Looking for Bapu - Debanjan Roy

December 2010 at Akar Prakar, Kolkata

In searching for Bapu, Debanjan Roy explores the complexity of Mahatma Gandhi’s politics and their relevance in contemporary India. 

Roy depicts Gandhi with a mobile phone walking a pug or as a call centre employee thereby reinventing the venerable ‘Father of the Nation’ using objects and situations symbolic of new India. Popular images conjure many different and incommensurable Gandhis: as human, as divine; or as prophet of ahimsa.  These different personae were played out within Gandhi himself, sometimes with turbulent results. In Roy’s works, Gandhi becomes repository of different needs and expectations.  Sometimes the works are closely allied with Gandhi’s self-conception as a somatic, physically transparent human vehicle of a divinely inspired morality.  Also, the use of red enhances a truth already present in the image: the humility and truthfulness of Gandhi’s androgynous corporeal rebuke to the brutal masculinity of oppression and violence in contemporary India.  

Largely based on photographic referents, the works are not scaled down and viewers find themselves confronted with life-size Gandhis who are projected emerging auratically but contemporized.  In one case, the reference – the iconic photograph of the Mahatma and Pandit Nehru – is woven into the work and the recontextualization – which depicts the artist and Gandhi sharing a tune on an iPod – acquires a far more significant meaning.  These are images which consolidate a view of Gandhi which Gandhi himself might have affirmed: human, and involved in an experiment with truth. Time and again Roy depicts, with quiet humour, the humility and benign persona of the Mahatma as a seeker of truth in a variety of manifestations.  The works beg the audience to search within themselves for definitions of who this man really was: a revolutionary, a reactionary, an idealist, a man of faith, a secular leader, a visionary?


Roy also encourages the viewer to look at Gandhi, the ‘Father of the Nation’, from a variety of perspectives: Gandhi the nationalist; Gandhi the icon; and Gandhi the prophet of non-violence.  Gandhi’s peculiar engagement with popular culture, his after-image, and the cult that grew around him during his life and after his death is clearly of particular interest to the artist.  The eclecticism of the imagery in this work – in many ways the result of an arbitrary piling up of diverse visual sources – establishes an ambivalent language of quotation and citation that is very much a part of the aesthetic and cultural content of contemporary Indian art.  

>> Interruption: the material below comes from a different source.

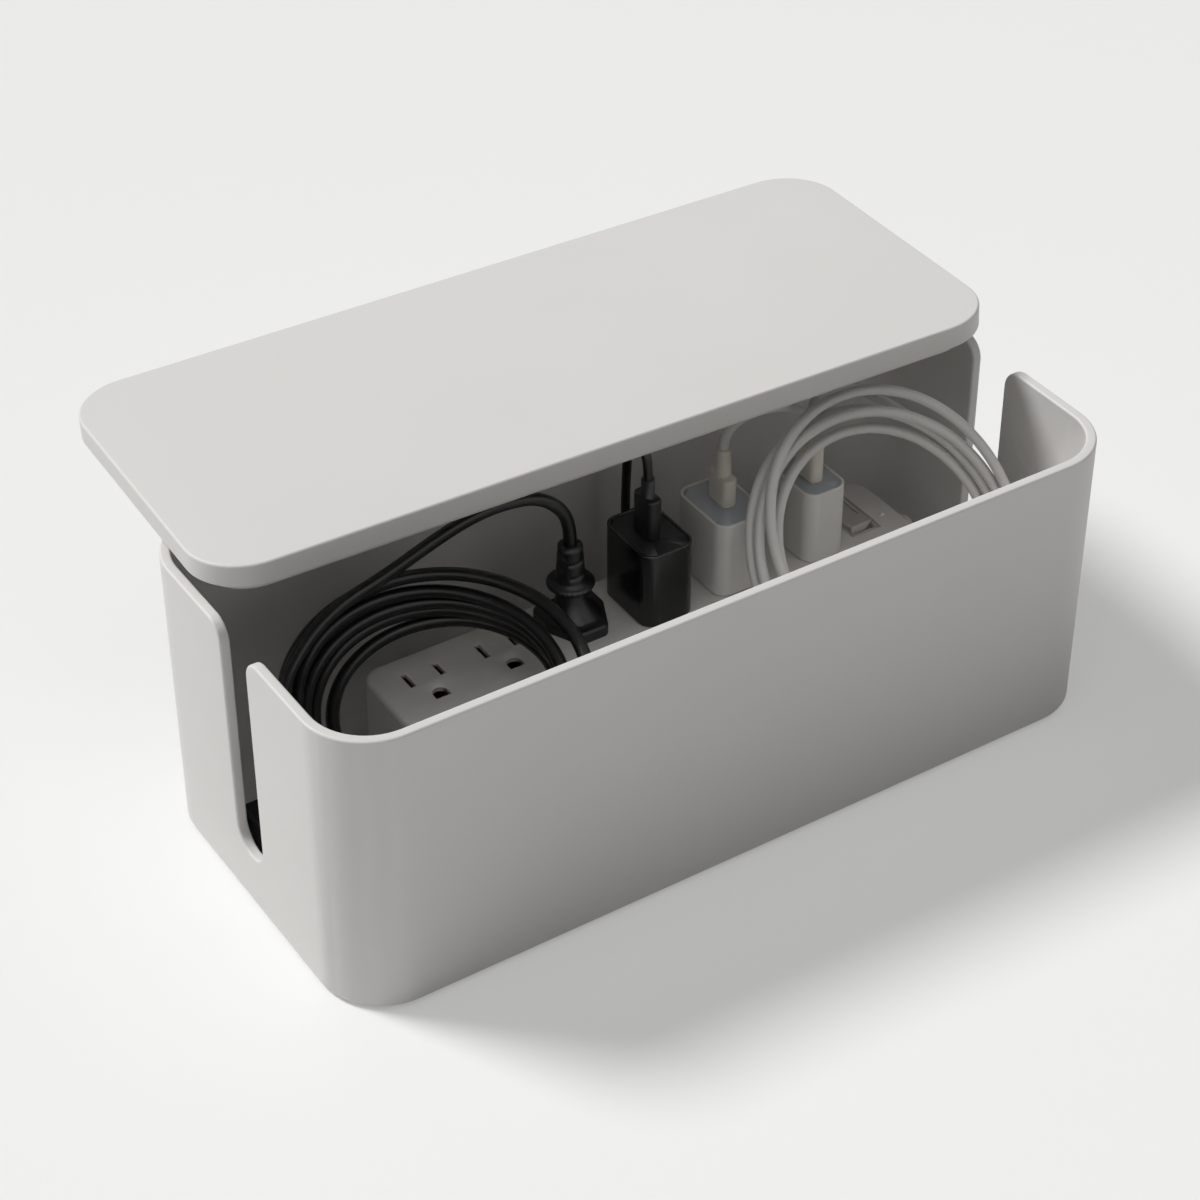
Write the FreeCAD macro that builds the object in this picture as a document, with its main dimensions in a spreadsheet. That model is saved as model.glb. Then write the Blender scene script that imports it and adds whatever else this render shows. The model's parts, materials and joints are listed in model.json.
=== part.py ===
import FreeCAD, Part
import math
import os
import re

import Sketcher
from FreeCAD import Placement, Rotation, Vector

# Cable management box, loaded with a power strip, three chargers and their leads.
# Millimetres. X along the box, Y to the back, Z up, origin at the middle of the underside.

SIZES = {
    # box shell
    "box_length": 320.0,
    "box_width": 144.0,
    "box_height": 116.5,
    "box_corner": 25.0,
    "box_wall": 4.0,
    "box_floor": 3.0,
    "rim_round": 0.9,
    "base_round": 1.6,
    "slot_width": 18.0,
    "slot_bottom": 22.5,
    "slot_mouth_round": 8.0,
    # rubber feet
    "foot_radius": 6.0,
    "foot_drop": 1.0,
    "foot_recess": 0.8,
    "foot_inset_x": 24.0,
    "foot_inset_y": 20.0,
    "foot_bevel": 0.4,
    # lid
    "lid_length": 315.0,
    "lid_width": 137.0,
    "lid_corner": 22.5,
    "lid_thickness": 8.6,
    "lid_top_skin": 3.2,
    "lid_lip_inset": 5.5,
    "lid_lip_depth": 4.6,
    "lid_lip_wall": 3.0,
    "lid_edge_round": 1.0,
    "lid_shift_x": 2.07,
    "lid_shift_y": 70.88,
    "lid_rise": 7.81,
    "lid_turn": -3.6,
    "lid_pitch": -1.33,
    "lid_roll": -3.06,
    # power strip housing
    "strip_length": 224.0,
    "strip_width": 38.0,
    "strip_height": 44.0,
    "strip_corner": 8.0,
    "strip_edge_round": 2.2,
    "strip_wall": 2.5,
    "strip_x": 142.0,
    "strip_y": 22.0,
    "strip_seam": 27.0,
    # outlets
    "outlet_first": 20.0,
    "outlet_pitch": 31.0,
    "outlet_last_gap": 38.0,
    "blade_half_spacing": 6.35,
    "blade_line": 6.0,
    "earth_drop": 12.0,
    "blade_thickness": 1.5,
    "blade_width": 6.3,
    "blade_length": 16.0,
    "blade_bevel": 1.2,
    "earth_radius": 2.4,
    "earth_length": 19.0,
    "blade_slot_width": 2.2,
    "hot_slot_length": 6.9,
    "neutral_slot_length": 8.3,
    "earth_hole_radius": 3.0,
    "slot_bevel": 0.8,
    # bus bars and their clips
    "bus_sheet": 0.8,
    "bus_height": 5.0,
    "bus_bottom": 23.0,
    "clip_top": 40.5,
    "clip_flare": 0.9,
    "clip_flare_height": 2.5,
    "clip_clearance": 0.1,
    "clip_margin": 0.8,
    "bus_standoff": 5.5,
    "bus_overhang": 9.5,
    "rib_thickness": 1.6,
    # switch
    "switch_x": 18.8,
    "switch_y": 0.5,
    "switch_length": 24.6,
    "switch_width": 13.4,
    "switch_depth": 14.0,
    "switch_sink": 0.5,
    "switch_clearance": 0.15,
    "rocker_length": 19.2,
    "rocker_width": 9.6,
    "rocker_gap": 0.9,
    "rocker_side_gap": 0.3,
    "rocker_vee": 8.0,
    "rocker_rise": 1.35,
    "rocker_pivot_drop": 4.0,
    "rocker_below_pivot": 3.0,
    "trunnion_radius": 1.2,
    "trunnion_reach": 1.0,
    "trunnion_clearance": 0.3,
    # indicator lens
    "lens_x": 7.2,
    "lens_y": -5.6,
    "lens_length": 3.1,
    "lens_width": 1.6,
    "lens_depth": 3.2,
    "lens_clearance": 0.1,
    # cord grip at the right end of the strip
    "grip_radius": 8.0,
    "grip_tip_radius": 5.6,
    "grip_reach": 11.0,
    "grip_neck_radius": 6.6,
    "grip_collar_radius": 8.6,
    "grip_collar_thickness": 2.0,
    "grip_bore": 4.0,
    "grip_clearance": 0.15,
    # screws of the strip
    "screw_inset_x": 6.5,
    "screw_inset_y": 6.0,
    "screw_radius": 1.4,
    "screw_head_radius": 2.8,
    "screw_head_height": 1.6,
    "screw_length": 32.0,
    "screw_clearance": 0.1,
    "post_radius": 3.2,
    # chargers
    "charger_corner": 5.5,
    "charger_top_round": 0.5,
    "charger_foot_round": 0.8,
    "charger_rim": 1.2,
    "charger_sink": 0.5,
    "charger_top_sheet": 1.2,
    "prong_root": 4.0,
    "black_width": 22.0,
    "black_depth": 30.5,
    "black_height": 32.0,
    "black_shift_x": -1.5,
    "black_shift_y": -2.25,
    "black_port_x": -1.0,
    "black_port_y": -0.25,
    "white_1_width": 22.0,
    "white_1_depth": 30.5,
    "white_1_height": 32.0,
    "white_1_shift_x": 0.5,
    "white_1_shift_y": -1.25,
    "white_1_port_x": 0.5,
    "white_1_port_y": 0.75,
    "white_2_width": 18.5,
    "white_2_depth": 27.0,
    "white_2_height": 31.0,
    "white_2_shift_x": 0.25,
    "white_2_shift_y": -3.5,
    "white_2_port_x": -0.25,
    "white_2_port_y": -0.5,
    # small plugs of the charging cables
    "usb_width": 12.0,
    "usb_thickness": 6.0,
    "usb_corner": 2.4,
    "usb_round": 0.7,
    "tip_width": 8.3,
    "tip_thickness": 2.5,
    "tip_length": 6.6,
    "tip_sheet": 0.35,
    "port_clearance": 0.2,
    "black_cable": 3.5,
    "white_cable": 4.0,
    "sleeve_over": 1.4,
    "black_plug_body": 17.0,
    "black_sleeve": 7.0,
    "white_1_plug_body": 12.0,
    "white_1_sleeve": 11.5,
    "white_1_sleeve_root": 3.1,
    "white_2_plug_body": 16.0,
    "white_2_sleeve": 9.5,
    "far_plug_body": 17.0,
    "far_sleeve": 6.0,
    # mains plug
    "plug_width": 25.0,
    "plug_nose": 12.0,
    "plug_depth": 25.0,
    "plug_flange": 4.6,
    "plug_waist": 10.7,
    "plug_shoulder_radius": 9.0,
    "plug_shoulder": 2.2,
    "relief_radius": 5.6,
    "relief_tip_radius": 4.6,
    "relief_height": 15.5,
    "relief_slot": 1.3,
    "relief_pitch": 3.0,
    "relief_web": 3.0,
    "plug_y": 5.0,
    "plug_back": 8.5,
    "plug_top": 33.0,
    "plug_corner": 3.5,
    "plug_edge_round": 1.2,
    "disc_bevel": 0.8,
    "lead_diameter": 5.0,
    # appliance connector at the far end of the mains lead
    "connector_width": 28.0,
    "connector_height": 17.0,
    "connector_length": 24.0,
    "connector_round": 2.0,
    "connector_relief": 14.0,
    "connector_cut": 4.0,
    "contact_spacing": 7.0,
    "contact_rise": 2.0,
    "contact_width": 2.6,
    "contact_height": 5.0,
    "contact_depth": 17.0,
}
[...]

Since Gandhi was a sovereign, political figure in Indian history who never occupied a specific political office, it becomes important to artistically examine the manner in which a charismatic, personality-based approach intersects with popular media and material practices to produce alternative sites of power that cannot be reduced to or confined within the logic of the sovereign nation state.  Roy manages this with considerable flair by, on the one hand, seeking to examine the manner in which the image of Gandhi has been imbued with a specific political, social and cultural content that is deemed to be relevant to the upliftment of a people once downtrodden.  On the other, he also seeks to engage with the manner in which, Gandhi, after his death, was absorbed into a nationalist culture that had its own way of interpreting and publicizing his legacy.  The significant motif that, therefore, emerges is the manner in which Gandhi resonates as a public icon in mass media and in material culture, as a political figure without designation but not without authority and his relevance in contemporary Indian, indeed global, discourse.  It was also of interest to reflect on the innately and very obviously respectful nature of Roy’s works and compare it with the camp disdain and frippery with which Mao Zedong is portrayed in contemporary Chinese art.  

Roy also articulates abstract theoretical concepts such as morality or virtue, through creative use of everyday objects.  Colourful, extravagant, more than a tad outré and sometimes surreal, to an audience unfamiliar with these cultural references the works may appear kitschy.  To those au fait with the references, though, the exhibition offers a critical assessment of the strategic role of the Mahatma and his invocation in art and popular culture and the process by which individual and collective identities are formed.     

 Anirudh Chari 

Debanjan Roy

Debanjan Roy Is a promising young sculptor who has achieved quite a prestigious standing in the global art scene. His works have been shown widely in many international art fairs like, the Abu Dhabi Art Fair, Art Dubai, ARCO Art Fair, India Art Summit, Pulse, New York, Art Hong Kong, etc. His works have also sold at auctions of Saffronart, and Sotheby’s.